From women scorned to spandex-clad vigilante justice; the avenging fury has had many different faces, but few have proven quite as refreshing and timely as Katja Herbers’ titular columnist, in Ivo van Aart’s hugely twisted and shamelessly cathartic Dutch black comedy. As scathingly funny as it is deeply unsettling, The Columnist is one of cinema’s most fully-formed takes on internet trolling to date, and both its killer lead and powerful central debate on freedom of speech are destined to stick with you for long after its dynamite final frame.
Taking its lead from the casually perverse side of mainstream social media, van Aart’s film follows much derided journalist Femke Boot (Herbers), who finds her writing career somewhat scuppered when her obsession with Twitter trolls takes over her ability to focus. Lost in an online labyrinth of all-too-real ‘reply-guys’, calling her everything from an unfit mother to a straight-up pedophile, Boot starts to take control of the situation the only way she knows how: by tracking them down one by one and enacting violent bloody revenge.
Genre fans will find much to love in its cold, grounded, Alice Lowe-esque sense of humour, and a clever B plot that wades confidently into the ongoing disputes around personal speech, compliments the central mission for vengeance incredibly well. But as cathartic as such a set-up often proves to be, what really gives The Columnist its legs is just how seriously it takes its internal conflict beyond the expected dark comedy.

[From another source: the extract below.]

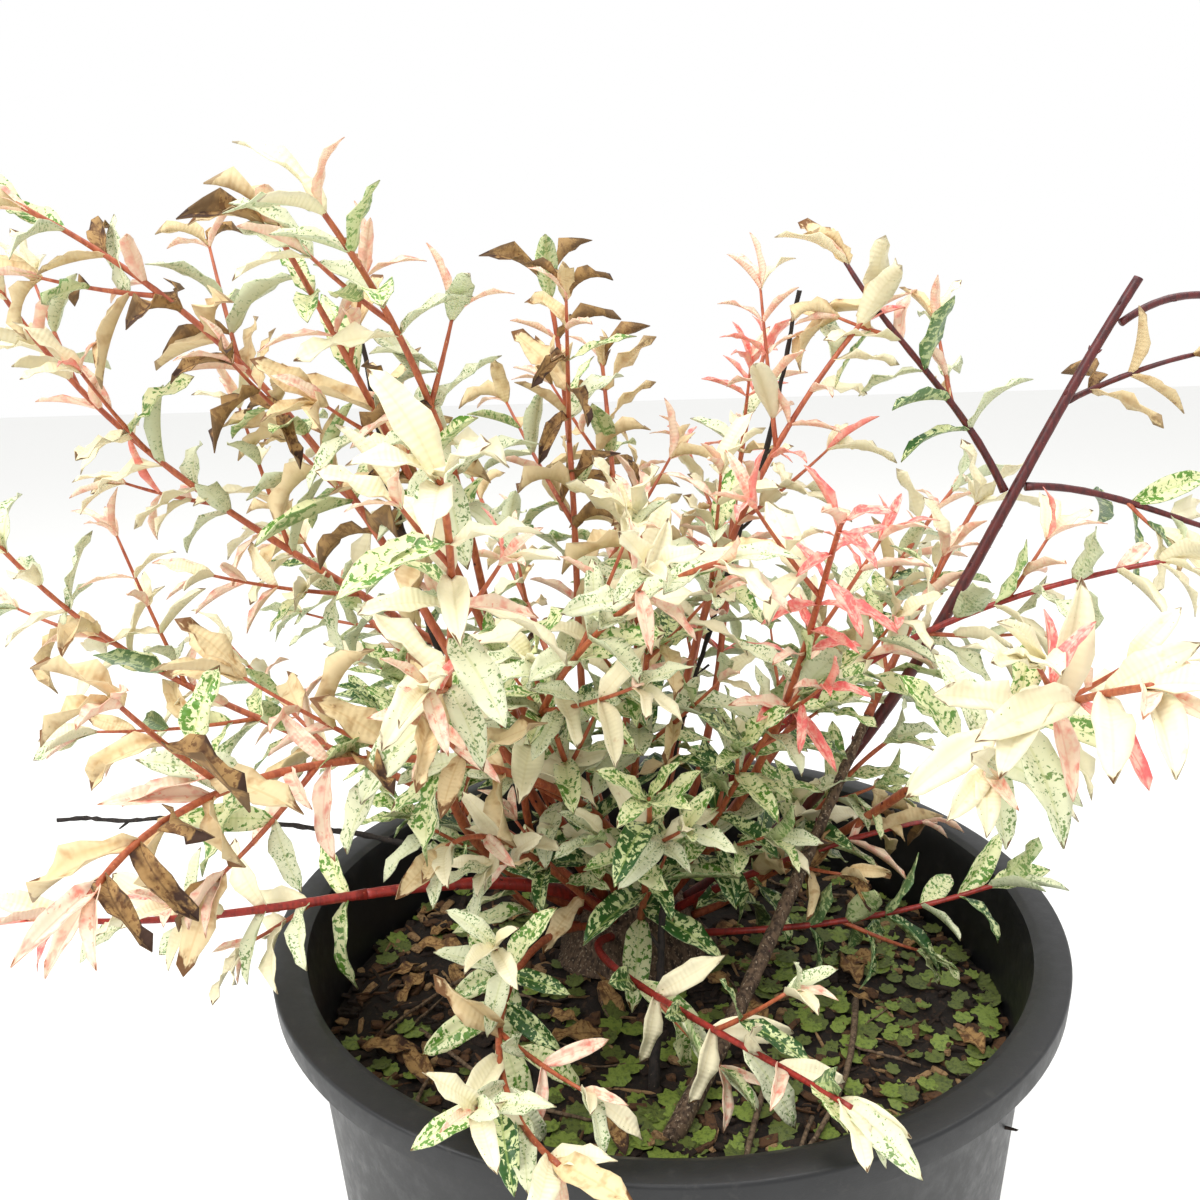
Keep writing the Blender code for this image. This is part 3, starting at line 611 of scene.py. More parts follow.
@dataclass(frozen=True)
class LeafFinish:
    """Willow leaf: a thin matt blade with a waxy gleam, flecked where it lacks green.

    The pattern lies on a sheet of small leaf faces, four by two of upper sides and as many of
    under sides. A fleck's size is in millimetres on a leaf of the mean size.
    """

    name: str
    body: str
    fleck: str
    flecks: float
    fleck_size: float = 1.6
    rib: str = "C9CF95"
    rib_show: float = 0.55
    scorch: str = "6B4A24"
    scorched: float = 0.10
    stain: str = "8A9450"
    stains: float = 0.0
    under: str = "A9B58E"
    roughness: float = 0.48
    width_mm: float = 11.0
    length_mm: float = 36.0

    def material(self) -> bpy.types.Material:
        """Return the leaf's material, drawn on the leaf's own map."""
        material, tree, shader = new_material("Willow leaf, " + self.name, self.body,
                                              self.roughness)
        sheet = add(tree, "ShaderNodeUVMap", uv_map=BAKE_MAP)
        axes = add(tree, "ShaderNodeSeparateXYZ", {0: sheet.outputs[0]})
        column = add(tree, "ShaderNodeMath", {0: axes.outputs[0], 1: float(SHEET_CELLS)},
                     operation="MULTIPLY")
        within = add(tree, "ShaderNodeMath", {0: column.outputs[0]}, operation="FRACT")
        middle = add(tree, "ShaderNodeMath", {0: within.outputs[0], 1: 0.5},
                     operation="SUBTRACT")
        half = add(tree, "ShaderNodeMath", {0: middle.outputs[0]}, operation="ABSOLUTE")
        row = add(tree, "ShaderNodeMath", {0: axes.outputs[1], 1: float(SHEET_CELLS)},
                  operation="MULTIPLY")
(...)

Boot is a real challenge of a character to begin with; a head-in-the-clouds single mother more focussed on her own career frustrations than her bright, activist daughter. A gifted writer, she suffers in the same way that many of us chained to our keyboards often do, locked in cycle after cycle of endless doubt, letting it consume her and her own image of herself, day by day. The fact that she gets so caught up in the trivialities of what is essentially name calling is no surprise (it’s all too familiar), and her eventual descent into violence ends up feeling massively welcome; in this heightened movie world, it even feels like justice.

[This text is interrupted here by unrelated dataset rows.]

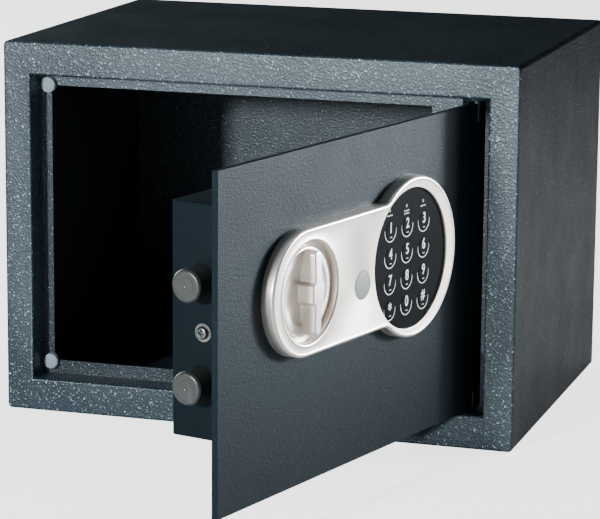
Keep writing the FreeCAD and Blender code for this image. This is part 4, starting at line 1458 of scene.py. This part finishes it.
@dataclass
class Studio:
    """Plain pale floor, soft lights, pale surroundings and the camera."""

    azimuth: float = 17.37
    elevation: float = 11.90
    roll: float = 0.46
    distance: float = 1.863
    target: Point = (0.0315, -0.125, 0.1169)
    focal_length: float = 172.5
    sensor_width: float = 36
    floor_half: float = 6.0
    floor_drop: float = 0.2 * MM
    floor_glow: float = 2.4
    sky_seen: float = 5.0
    sky_light: float = 0.045
    sky_tint: Colour = (0.75, 0.9, 1)

    def build(self) -> None:
        """Set up the floor, the lights, the surroundings and the camera."""
        self.floor()
        for lamp in LAMPS:
            lamp.build()
        self.surroundings()
        self.camera()

    def floor(self) -> None:
        """Wide pale floor with a faint grain, which looks brighter than it is as a light."""
        side = np.linspace(-self.floor_half, self.floor_half, 9)
        x, y = np.meshgrid(side, side)
        flat = np.stack([x, y, np.full_like(x, -self.floor_drop)], axis=-1)
        piece = Shell().add(flat).build("floor")
        made = FLOOR_PAINT.material()
        graph = Graph(made.node_tree)
        shader = made.node_tree.nodes["Principled BSDF"]
        seen = graph.node("ShaderNodeLightPath").outputs["Is Camera Ray"]
        graph.feed(shader.inputs["Emission Color"], graph.mix(seen, (0, 0, 0), (1, 1, 1)))
        shader.inputs["Emission Strength"].default_value = self.floor_glow
        piece.data.materials.append(made)

    def surroundings(self) -> None:
        """Even pale surroundings, dimmer for light than for the eye."""
        world = bpy.data.worlds.new("studio")
        bpy.context.scene.world = world
        world.use_nodes = True
        graph = Graph(world.node_tree)
        seen = world.node_tree.nodes["Background"]
        soft = graph.node("ShaderNodeBackground")
        for sky, colour, strength in ((seen, (1, 1, 1), self.sky_seen),
                                      (soft, self.sky_tint, self.sky_light)):
            sky.inputs["Color"].default_value = (*colour, 1)
            sky.inputs["Strength"].default_value = strength
        choose = graph.node("ShaderNodeMixShader")
        graph.feed(choose.inputs[0], graph.node("ShaderNodeLightPath").outputs["Is Camera Ray"])
        graph.feed(choose.inputs[1], soft.outputs[0])
        graph.feed(choose.inputs[2], seen.outputs[0])
        graph.feed(world.node_tree.nodes["World Output"].inputs["Surface"], choose.outputs[0])

    def camera(self) -> None:
        """Camera that looks at the target from an azimuth and an elevation, slightly rolled."""
        azimuth, elevation, roll = (math.radians(angle) for angle in
                                    (self.azimuth, self.elevation, self.roll))
        forward = Vector((-math.sin(azimuth) * math.cos(elevation),
                          math.cos(azimuth) * math.cos(elevation), -math.sin(elevation)))
        level = forward.cross(Vector((0, 0, 1))).normalized()
        upright = level.cross(forward)
        right = level * math.cos(roll) + upright * math.sin(roll)
        up = upright * math.cos(roll) - level * math.sin(roll)
        holder = link(bpy.data.objects.new("camera", bpy.data.cameras.new("camera")))
        holder.data.lens = self.focal_length
        holder.data.sensor_width = self.sensor_width
        place = Vector(self.target) - forward * self.distance
        turn = Matrix((right, up, -forward)).transposed().to_4x4()
        holder.matrix_world = Matrix.Translation(place) @ turn
        bpy.context.scene.camera = holder


def main() -> None:
    """Dress the frame, build each sub-assembly in order and set up the studio round them."""
    logging.basicConfig(level=logging.INFO, format="%(name)s: %(message)s")
    dress_nodes()
    for assembly in (Cabinet(), FrontPanel(), Knob(), KeyholePlug(), KeypadPrint(), Lock(),
                     *PRESSED_PARTS, Studio()):
        assembly.build()


if __name__ == "__main__":
    main()
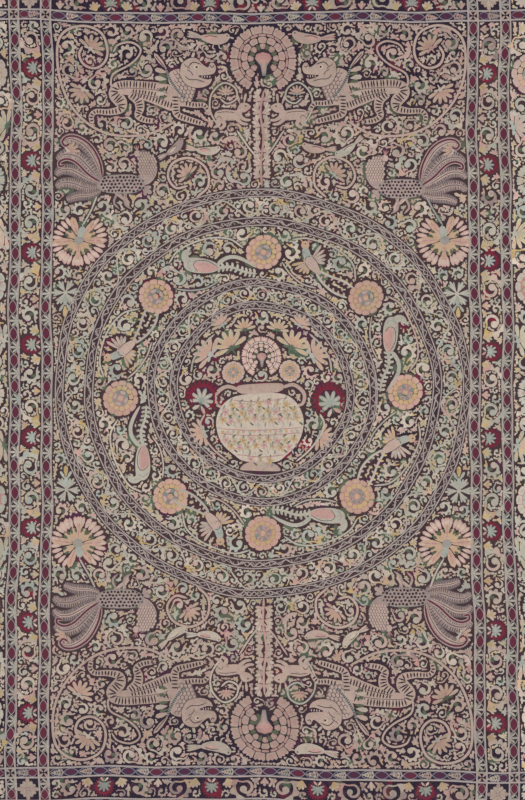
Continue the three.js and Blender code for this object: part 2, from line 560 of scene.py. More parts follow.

But neither van Aart, nor Hebers, are interested in Boot as some sort of squeaky heroine doing what’s ‘right’. Much like Lowe’s homicidal expectant mother in Prevenge, or James Gunn’s religiously possessed Crimson Bolt in his under-seen grindhouse gem Super, this is a lead who in any other film, would be the evil one. The fact that we’re embracing her deadly crusade is just as much a reflection on our own morality, as it is her’s.
She’s the perfect embodiment of the older, maturer professional elite, constantly swiping at the so-called ‘Me’ generation for desperately craving the validation and support of others online, only to quietly fall into the same trap themselves. It’s no accident that the closest the film gets to portraying a mature, straight-headed central character is Boot’s teenage daughter; our social-media-driven world is one that hinges on contradictions, and writer/director van Aart embraces each and every irksome one of them.
The Columnist is a terrifically knotty look at how we live our lives in the shadow of online validation. From its fascinatingly corrupted lead to its unnervingly hilarious tone, van Aart’s film is one that deserves to be debated and talked about in not just genre circles, but the upper echelons of the world stage too. A smart, acid-tongued thriller that couldn’t have come at a better time.
The Columnist was screened as part of Arrow Video FrightFest’s Digital Edition 2020.